Abdorrahman Boroumand Center

for Human Rights in Iran

https://www.iranrights.org
Promoting tolerance and justice through knowledge and understanding
Amnesty International

Iran: Arrests of demonstrators continue

Amnesty International
March 16, 2007
Press Release

AI Index: MDE 13/030/2007
News Service No: 054 

Amnesty International is calling on the Iranian authorities to ensure that all persons detained in recent weeks during peaceful demonstrations, such as those which have been held in support of women's rights and by striking teachers, are released immediately and unconditionally. 

Arrest of teachers
Dozens of teachers are reported to remain in custody following a peaceful demonstration on 14 March in front of the Majles (Iran's parliament). Scores, if not hundreds, are believed to have been arrested. Many were quickly released but several teachers' leaders continue to be detained, including Ali Akbar Baghani, Secretary General of the Teacher's Union; Mahmoud Beheshti Langaroudi, the union's spokesperson; and Alireza Hashemi, Secretary General of the Teacher's Organization. Amnesty International has received the names of eighteen others arrested on 14 March: it is not clear if they are still detained. Reports indicate that at least some may have been summoned to appear before the Revolutionary Court on 19 March.

The teachers announced that they would begin a nationwide strike on 6 March 2007 in support of their demand for implementation of a law which would increase their pay, and held several large-scale demonstrations in the following days. On 8 March Ali Akbar Baghani, Mahmoud Beheshti Langaroudi, Alireza Hashemi and up to 17 others were detained briefly in the middle of the night in Tehran. On 13 March, three teachers' activists were reportedly arrested in the city of Kermanshah in western Iran.

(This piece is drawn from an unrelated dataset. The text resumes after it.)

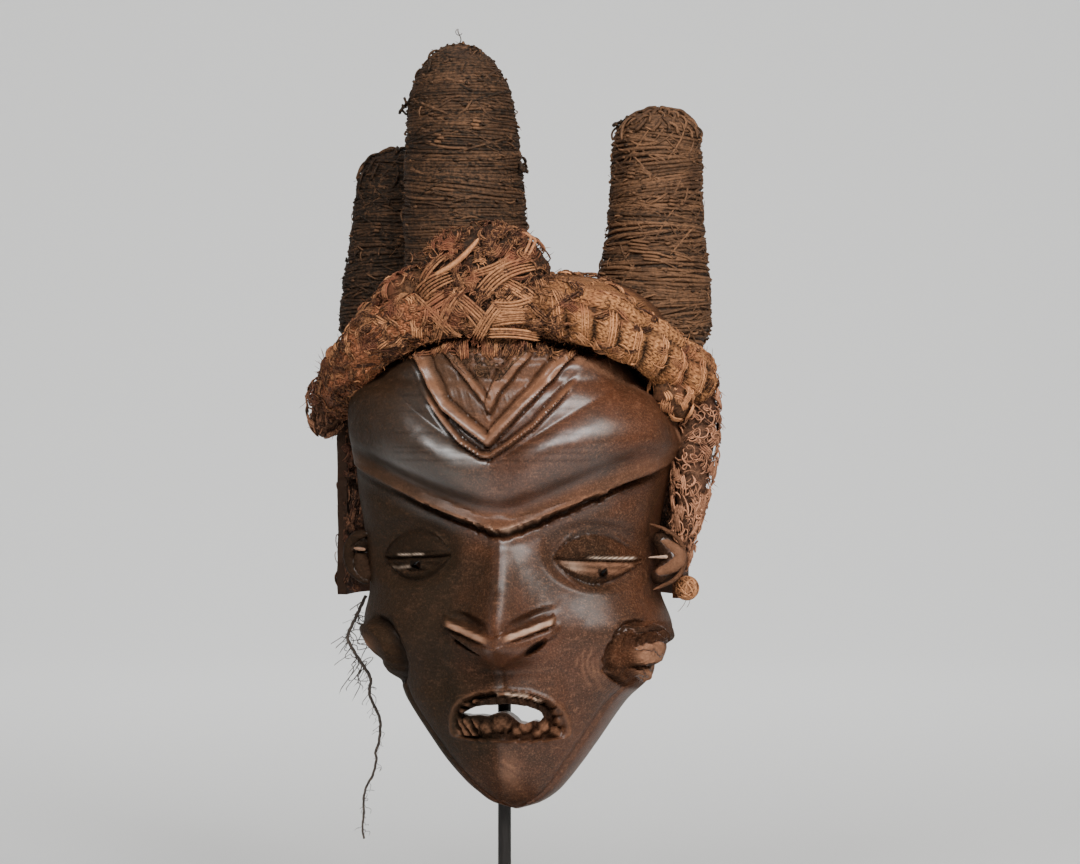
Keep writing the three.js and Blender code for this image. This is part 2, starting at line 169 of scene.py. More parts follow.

On 13 March, a meeting between teachers' representatives and members of the Majles took place in the presence of security and intelligence officials and ended without agreement, after which the teachers announced that they would hold a demonstration on the following day in front of the Majles.

Arrests in Kordestan province on International Women's Day
At least eight people are reported to have been arrested during an initially peaceful demonstration to celebrate International Women's Day, which was held on that day, 8 March, in Sanandaj, the capital of Kordestan province. Most are believed to have been released shortly afterwards, but at least one, Aso Saleh, a journalist working for the weekly newspaper Didgah, is believed still to be detained. Previously, in 2006, he was sentenced to six months' imprisonment, suspended for three years, in connection with an article in a student publication concerning an argument among members of Sanandaj city council. He is reported to have gone on hunger strike to protest at the illegal manner of this latest arrest. Several people were also reported to have been arrested in another demonstration on the same day in Saqqez, but all were released shortly afterwards.

Two women's rights activists still held
Shadi Sadr and Mahboubeh Abbasgholizadeh, who were arrested in the course of a peaceful demonstration on 4 March held to protest against the prosecution of five other activists in connection with an earlier, peaceful demonstration in June 2006, continue to be held in Section 209 of Evin Prison. Shadi Sadr is the lawyer for one of those on trial on 4 March. According to reports both women were allowed to telephone their families on 15 March and informed them that bail for their release had been set at 200 million toumans (over US$215,000). 

On 15 March the Raahi Legal Centre, founded by Shadi Sadr, and the Non-governmental Orgaizations Training Centre, founded by Mahboubeh Abbasgholizadeh, were shut down by Revolutionary Court officials who reportedly inspected the premises, took pictures and sealed the offices shut. Another NGO, Volunteer Activists ( Koneshgaran-e Davtalab) was also shut down on the same day.